Phase transitions in a disordered granular superconductor near percolation

Abstract
The properties of a disordered granular superconductor consisting of superconducting grains of size comparable to the zero-temperature bulk superconducting coherence length embedded in a nonsuperconducting host are studied by means of a randomly diluted Josephson tunnel junction model near a percolation threshold pc. A replicated (n→0) continuum Landau-Ginzburg field theory describing the macroscopic properties of this material is derived from first principles. The mean-field phase diagram as a function of temperature T, applied magnetic field H, and grain concentration p exhibits a Meissner phase, an Abrikosov vortex lattice, and a spin-glass phase all arising from the low-temperature phase coherence of the condensate wave function among the grains.

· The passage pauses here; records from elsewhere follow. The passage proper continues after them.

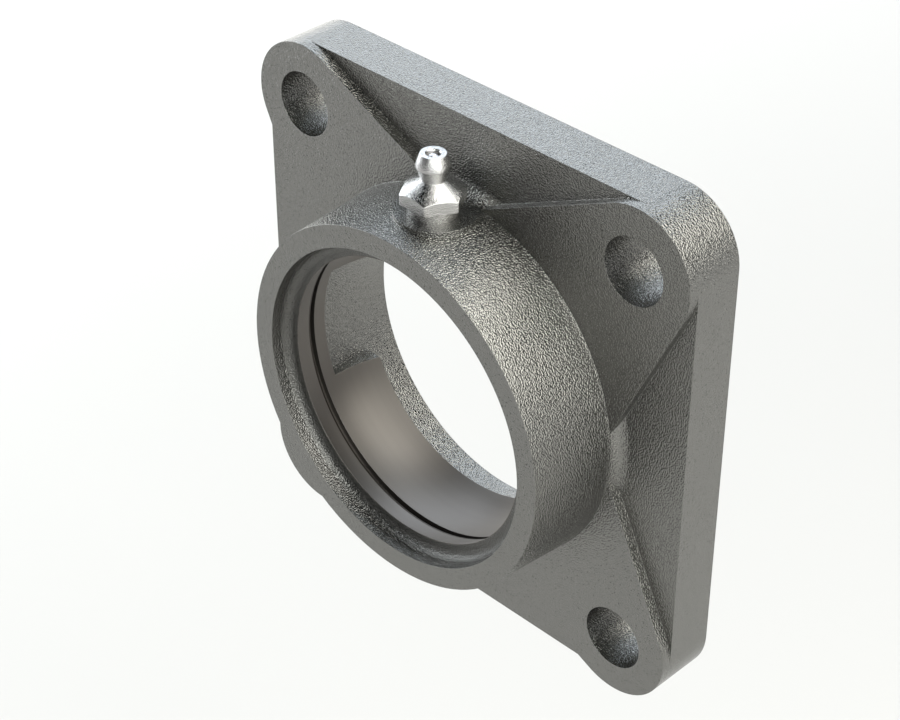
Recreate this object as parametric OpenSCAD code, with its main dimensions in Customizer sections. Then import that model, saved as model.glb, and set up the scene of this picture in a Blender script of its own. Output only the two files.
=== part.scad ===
// Square four-bolt flange housing for a spherical insert bearing, with its grease nipple.
// Millimetres. The bore axis lies along Y, the mounting face is the plane Y = 0, the hub
// points to -Y and the grease nipple stands on top, along +Z. The origin is the centre of
// the bore on the mounting face.
// The housing is one iron casting. It is drawn lying on its mounting face, with the bore
// axis along its own Z and the nipple along its own Y, and is then stood up by upright().

/* [Flange] */
// Side of the square flange
flange_side = 108; // [104:0.5:114]
// Distance between neighbouring bolt holes
bolt_spacing = 83; // [79:0.5:87]
// Diameter of a bolt hole
bolt_hole_d = 13.2; // [11:0.1:14]
// Thickness of the flange at its four ears
flange_thickness = 12.8; // [11:0.1:16]
// Depth of the panels between the ears, below the ears
panel_depth = 2.2; // [1:0.1:4]
// Radius of the circle round the bore that the ears' straight edges run tangent to
ear_root_radius = 32.2; // [28:0.1:36]

/* [Hub] */
// Height of the hub's front face over the mounting face
hub_depth = 31.1; // [29:0.1:36]
// Outer diameter of the hub at its front face
hub_front_d = 74.6; // [72:0.2:80]
// Draft of the hub's outside, in degrees
hub_draft = 3.8; // [1:0.1:6]
// Radius of the fillet between the hub and the panels
hub_foot_fillet = 3; // [1:0.1:4.5]
// Diameter of the cast mouth at the hub's front face
mouth_d = 65.6; // [64:0.1:67]
// Radius of the fillet at the bottom of the cast mouth
mouth_fillet = 2; // [0.5:0.1:2.4]
// Draft of the cast mouth, in degrees
mouth_draft = 3; // [0:0.5:6]

/* [Bearing seat] */
// Diameter of the spherical seat
seat_d = 62; // [60:0.1:63]
// Distance of the seat's centre from the mounting face
seat_centre = 18; // [17:0.1:19.5]
// Reach of the seat in front of its centre
seat_front_reach = 9.3; // [8:0.1:10.5]
// Reach of the seat behind its centre
seat_rear_reach = 9.7; // [8:0.1:10.5]
// Distance of the grease groove from the mounting face
groove_position = 22.6; // [21.6:0.1:24]
// Width of the grease groove
groove_width = 1.25; // [0.8:0.05:2]
// Depth of the grease groove
groove_depth = 1.4; // [0.8:0.1:2]
// Diameter of the cast bore at the mounting face
cast_bore_d = 68.1; // [66.6:0.1:70]
// Draft of the cast bore, in degrees
cast_bore_draft = 4.6; // [2:0.1:5]
// Width of the two slots that the insert bearing is loaded through
slot_width = 24.7; // [20:0.1:28]
// Reach of the loading slots from the mounting face
slot_reach = 19; // [18.5:0.1:20.5]

/* [Nipple boss] */
// Diameter of the boss under the grease nipple
boss_d = 16; // [14.5:0.1:18]
// Distance of the boss's axis from the mounting face
boss_position = 18.4; // [18:0.1:19.5]
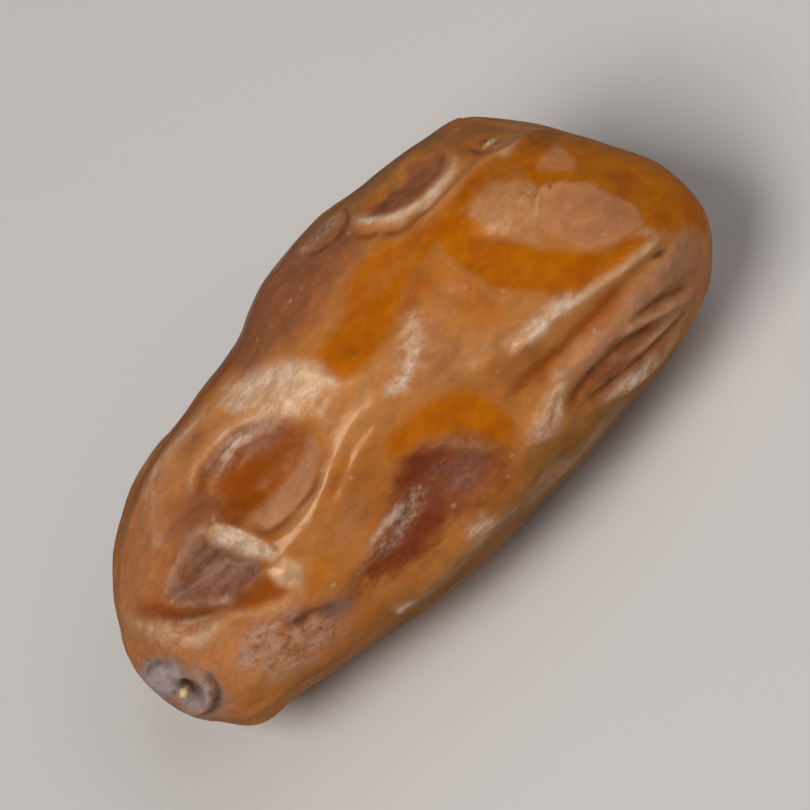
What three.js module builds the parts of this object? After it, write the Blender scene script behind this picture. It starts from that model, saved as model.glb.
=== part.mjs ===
// A deglet noor date as it lies on a table: one solid fruit with its skin folds. Millimetres, +Z up.
// The fruit is first shaped on its own axes and then rolled about its length into the pose it rests in.
// along: from the apex (negative) to the stem end. across: over the broad side. out: off the broad side.
import * as THREE from "three";
import { mergeVertices } from "three/addons/utils/BufferGeometryUtils.js";

// Driving dimensions
const LENGTH = 42.6;
const MID_LENGTH = -0.55; // where the mid-length lies on the along scale
const END_BLUNTNESS = 2.5; // 2 gives an ellipse's ends, more gives blunter ones
const SECTION_FULLNESS = 2.2; // 2 gives oval sections, more gives squarer ones
const ROLL_DEG = 37; // the broad side leans back by this much
const AXIS_HEIGHT = 8.3; // of the fruit's own axis above the table
const REST_SOFTNESS = 0.25; // the flat underside runs into the round skin over this height
const SEGMENTS_ALONG = 46;
const SEGMENTS_AROUND = 24; // on each of the four sides

// Skin wrinkles that run along the fruit
const WRINKLE_HEIGHT = 0.4;
const WRINKLE_COUNT = 15;
const STEM_PLEATS = 14;
const STEM_PLEAT_HEIGHT = 0.22;

// Outline of the broad side, and the thickness behind it: [along, top edge, bottom edge, thickness]
const STATIONS = [
  [-20.6, 4.1, -3.7, 7.4],
  [-19, 6.1, -5.6, 11.4],
  [-16, 8.3, -6.1, 14.2],
  [-12, 9.6, -7.0, 16.2],
  [-8, 10.1, -8.0, 17.2],
  [-4, 10.6, -8.4, 17.8],
  [0, 11.8, -8.7, 18.4],
  [4, 11.8, -8.7, 18.6],
  [8, 11.5, -8.5, 18.6],
  [12, 10.9, -8.2, 18.0],
  [15, 9.9, -7.6, 16.6],
  [17.5, 6.9, -6.7, 12.8],
  [19.2, 3.2, -5.5, 8.8],
  [20.2, 1.1, -4.3, 5.6],
];

const UP = 1; // the broad side that faces up
const UNDER = -1; // the side behind it

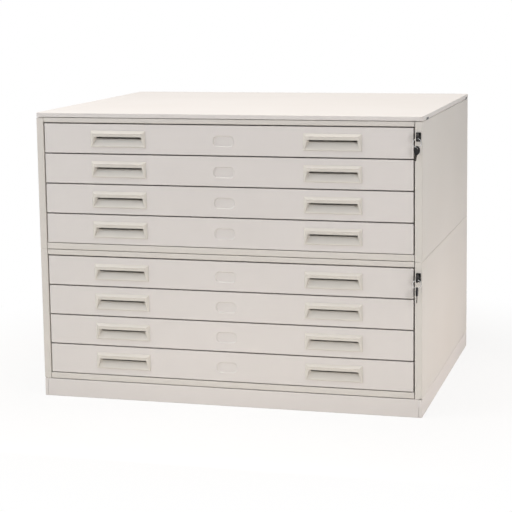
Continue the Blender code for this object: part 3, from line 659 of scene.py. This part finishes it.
def plinth_end(sign):
    half = PLINTH_SHEET / 2
    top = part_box("plinth")[1].z
    face_y = FRONT_Y + half if sign < 0 else BACK_Y - half
    rim = face_y - sign * PLINTH_FLANGE
    path = ((rim, half), (face_y, half), (face_y, top - half), (rim, top - half))
    reach = HALF_WIDTH - WRAP - PLINTH_SEAM
    bm = folded(path, "X", -reach, reach)
    short = HALF_WIDTH - PLINTH_FLANGE - HAIR
    for side in (-1, 1):
        cut_where(bm, (side * short, 0, 0), (1, 0, 0))
    web = BEND + HAIR / 3
    drop_faces(bm, lambda face, middle: abs(middle.x) > short and abs(middle.y - face_y) > web)
    return bm


CHANNELS = (
    ("left", plinth_side(-1), ()),
    ("right", plinth_side(1), ("plinth",)),
    ("front", plinth_end(-1), ()),
    ("back", plinth_end(1), ()),
)
for word, form, stands_for in CHANNELS:
    make_piece(f"plinth_channel_{word}", form, front_paint, "cabinet", stands_for, PLINTH_SHEET)
print("plinth channels", len(CHANNELS))

# %% [markdown]
# ## Drawer fronts
# A drawer front is a pan of sheet with its edges folded back 18 mm, two openings for the pulls,
# and a label field that a press pushes in by 3.2 mm with a sloping wall. The face is filled
# between the pan's rim and the outlines of the openings and the field, so nothing has to be
# cut away. The field is one face with its corners bevelled, inset once for the slope. All four
# edges are set back a little, as the rails are, so that the gaps round a drawer read as dark.

# %% Make one drawer front
FRONT_DEPTH = 0.018
LABEL = Vector((0.0562, 0.0268))
LABEL_DROP = 0.002
LABEL_SLOPE = 0.0020
LABEL_DEPTH = 0.0032
LABEL_CORNER = 0.0125
LABEL_EDGE = 0.0005
FRONT_BEND = 0.0008
LEVEL_TRIM = 0.0006
SIDE_TRIM = 0.0021
front_low, front_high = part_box("drawer_8_front")
FRONT_SIZE = front_high - front_low
PULL_WIDTH = 0.162
PULL_HEIGHT = 0.047
PULL_OFFSET = 0.306
PULL_BASE = (FRONT_SIZE.z - PULL_HEIGHT) / 2
OPENING = (0.1524, 0.0352)
OPENING_LEVEL = PULL_BASE + 0.0188


def outline(bm, width, height, x, z, y, corner=0.0):
    """One upright face of the given size, its corners rounded."""
    upright = Matrix.Rotation(math.pi / 2, 4, "X") @ Matrix.Diagonal((width, height, 1, 1))
    place = Matrix.Translation((x, y, z)) @ upright
    made = bmesh.ops.create_grid(bm, x_segments=1, y_segments=1, size=0.5, matrix=place)
    face = made["verts"][0].link_faces[0]
    if corner:
        bmesh.ops.bevel(
            bm, geom=made["verts"], offset=corner, segments=8, profile=0.5, affect="VERTICES", material=-1
        )
        face = [item for item in bm.faces if len(item.verts) > 12][-1]
    return face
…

For H=0, in the superconducting phase, the macroscopic superfluid density ρs∼(p-pc )t as p→pc where t=3 in mean-field theory. The spin-glass phase arises from frustration among loops of the percolating network in the presence of an applied magnetic field. Here ρs=0, leading to complete flux penetration on average but with a frozen-in distribution of randomly oriented tunneling supercurrents leading to power-law decaying ∼x(d2) local fluctuations in the B field. In the low-temperature limit, vortices are shown to consist of spin-glass cores in a superconducting background.